3o L’histoire de l’esthétique comme science, de R. Zimmermann, outre qu’elle est complète et embrasse le développement de la science entière, est beaucoup plus en rapport avec son titre. Mais le point de vue trop systématique de l’auteur en gâte l’ensemble et toutes les parties. Entreprise dans le but de servir de préparation à un cours et de base à un nouveau système, elle manque tout à fait de l’impartialité relative nécessaire à l’historien qui veut avant tout faire connaître ce que d’autres comme lui seront appelés à juger. Lui, est un herbartiste déclaré. Son but est de prouver qu’en dehors de la philosophie de Herbart, il n’y a pas plus de salut pour cette science que pour toute autre. Ainsi son thème est fait d’avance. En vain proteste-t-il, au début, de ses dispositions bienveillantes et presque sceptiques[25]. Son intention peut être sincère ; mais il est loin de tenir sa parole. Il a son critérium, que partout il applique. Son opinion, qu’il émet très-nettement, est que l’esthétique n’est et ne sera une science qu’autant que le beau et l’art, son objet, seront cherchés dans la forme et uniquement dans la forme. C’est la conclusion de toute cette histoire. Celle-ci est le point de départ et la base d’un autre livre, l’Esthétique comme science formelle (v. supra), qui est au premier comme la synthèse est à l’analyse.
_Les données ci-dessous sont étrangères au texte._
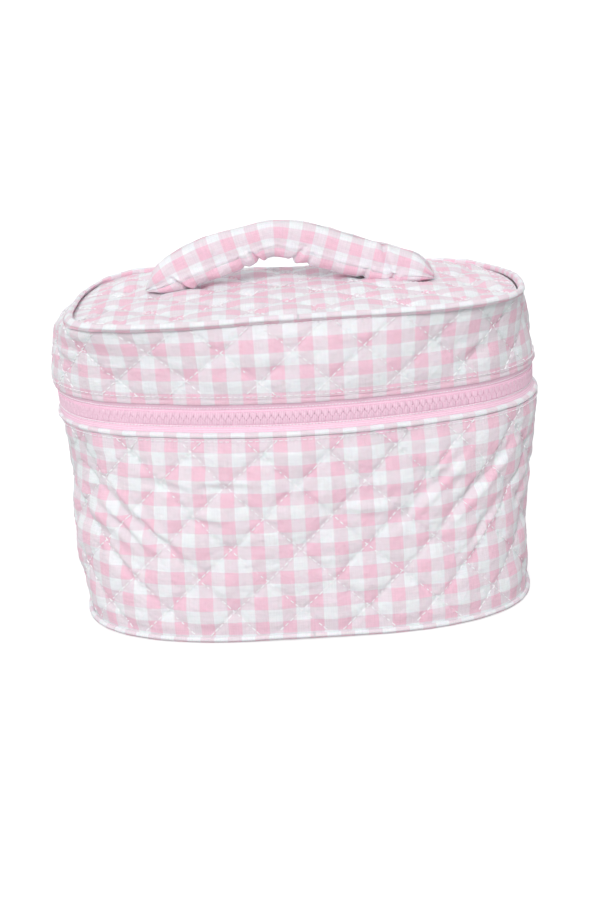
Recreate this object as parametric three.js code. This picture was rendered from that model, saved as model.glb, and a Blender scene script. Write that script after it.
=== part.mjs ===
// A quilted makeup bag: an oval train case with a zip-round lid and a padded top handle.
// Millimetres, +Z up. The bag stands on z = 0 with its middle over the origin, its front
// faces -Y and its zip runs round the front and both ends, between two seams at the back.

import * as THREE from "three";

// ---------------------------------------------------------------- driving dimensions

// The zip line is an oval of four true arcs: two end arcs joined by long front and back arcs.
const HALF_WIDTH = 115;
const HALF_DEPTH = 69.1;
const END_RADIUS = 58;

// The base and the lid top are rounded rectangles, drawn as superellipses.
const BASE = { halfWidth: 109.8, halfDepth: 69.6, power: 2.85 };
const TOP = { halfWidth: 105.3, halfDepth: 66, power: 4.3 };
const LID_CURVE = 3; // how late the lid turns in towards its top seam

const ZIP_LOW = 101; // height of the body's top edge
const ZIP_HIGH = 113.8; // height of the lid's bottom edge
const TOP_SEAM = 151.5; // height of the piping round the lid top
const TOP_RISE = 2.6; // how far the lid top swells above its seam
const TOP_LIFT = 0.5; // of the lid top's edge above the seam's middle
const DOME_RINGS = [1, 0.7, 0.35]; // of the lid top, as shares of its outline
const GAP = 0.3; // left between layers that touch in the real bag

// Layers of the wall, as distances inwards from its outer surface.
const SHELL = [0, 2.3]; // quilted face cloth
const WADDING = [2.9, 4.4];
const TAPE = [5.0, 5.8];
const LINING = [6.3, 7.0];
const TEETH = [2.2, 4.7];
const HEM = [1.2, 4.6];

const HEM_HEIGHT = 2.4;
const PIPING_RADIUS = 1.9;
const PIPING_INSET = 1.2;
const BASE_THICKNESS = 3.4;
const BOARD_THICKNESS = 1.6;
const BOARD_INSET = 2.5; // from the base's edge to the board's
const TOP_THICKNESS = 2.2;
const TOP_FILL = 1.8; // thickness of the wadding under the lid top
const INNER_CLEARANCE = 3.2; // of the lid's inner layers from its band, which leans in
const LINING_THICKNESS = 0.7;

const TOOTH_ROW = 1.9; // height of one row of teeth
const TOOTH_GAP = 1.0; // between the rows, where the slider's web runs
const TAPE_TUCK = 5; // how far each tape reaches behind its wall

const SLIDER = { length: 13, height: 9.6, plate: 1.2, web: 0.4, clearance: 0.4 };
const SLIDER_PARK = THREE.MathUtils.degToRad(60); // on the right end arc, towards the back
const BAIL = { length: 9, height: 2.6, rise: 2.8, bar: 1, chamfer: 0.6, shoulder: 0.9 };
const PULL = { length: 25, height: 7.6, thickness: 1.2, eye: 5, bar: 1.2, play: 0.15, lift: 0.2 };
// The pull's outline: how far it narrows at its waist and tip, and where its tip's round starts.
const PULL_SHAPE = { waist: 1.2, tip: 0.4, middle: 0.6, round: 3, corner: 1 };

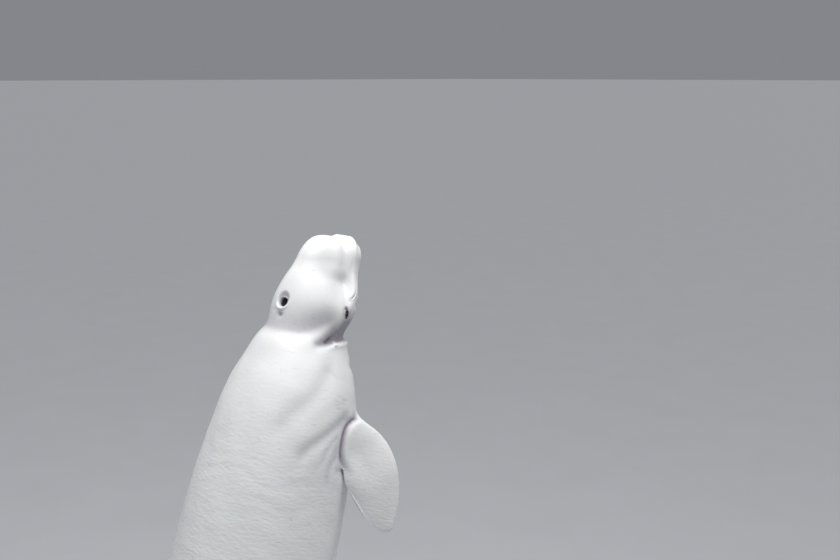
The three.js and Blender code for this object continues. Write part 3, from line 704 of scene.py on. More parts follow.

Dans son histoire, pourtant, il consent à reconnaître qu’il y a des vérités dans tous les systèmes, et il cite la phrase de Leibnitz (p. xii). Mais, dans l’application, on ne s’en aperçoit guère. Il faut que tous les systèmes passent sous les fourches caudines de l’herbartisme. On conçoit combien un point de vue aussi étroit doit nuire à l’exposition elle-même des doctrines. Aussi c’est une justice à rendre à l’auteur de ce livre, qui d’ailleurs témoigne d’une étude consciencieuse et complète, comme d’un savoir étendu et d’une érudition peu commune, qu’il se croit obligé d’exposer avec soin et d’une façon sérieuse les doctrines et les théories qu’il n’approuve pas ; ce qui rend son travail très-utile à consulter et lui assure une valeur réelle. L’ensemble offre une suite de recherches étendues et bien faites. Mais, à chaque pas, l’exposé seul des théories dément la pensée de l’historien et déborde de toutes parts le principe qui sert à les juger. Le dernier chapitre sur l’Esthétique Herbartiste suffirait à le démontrer.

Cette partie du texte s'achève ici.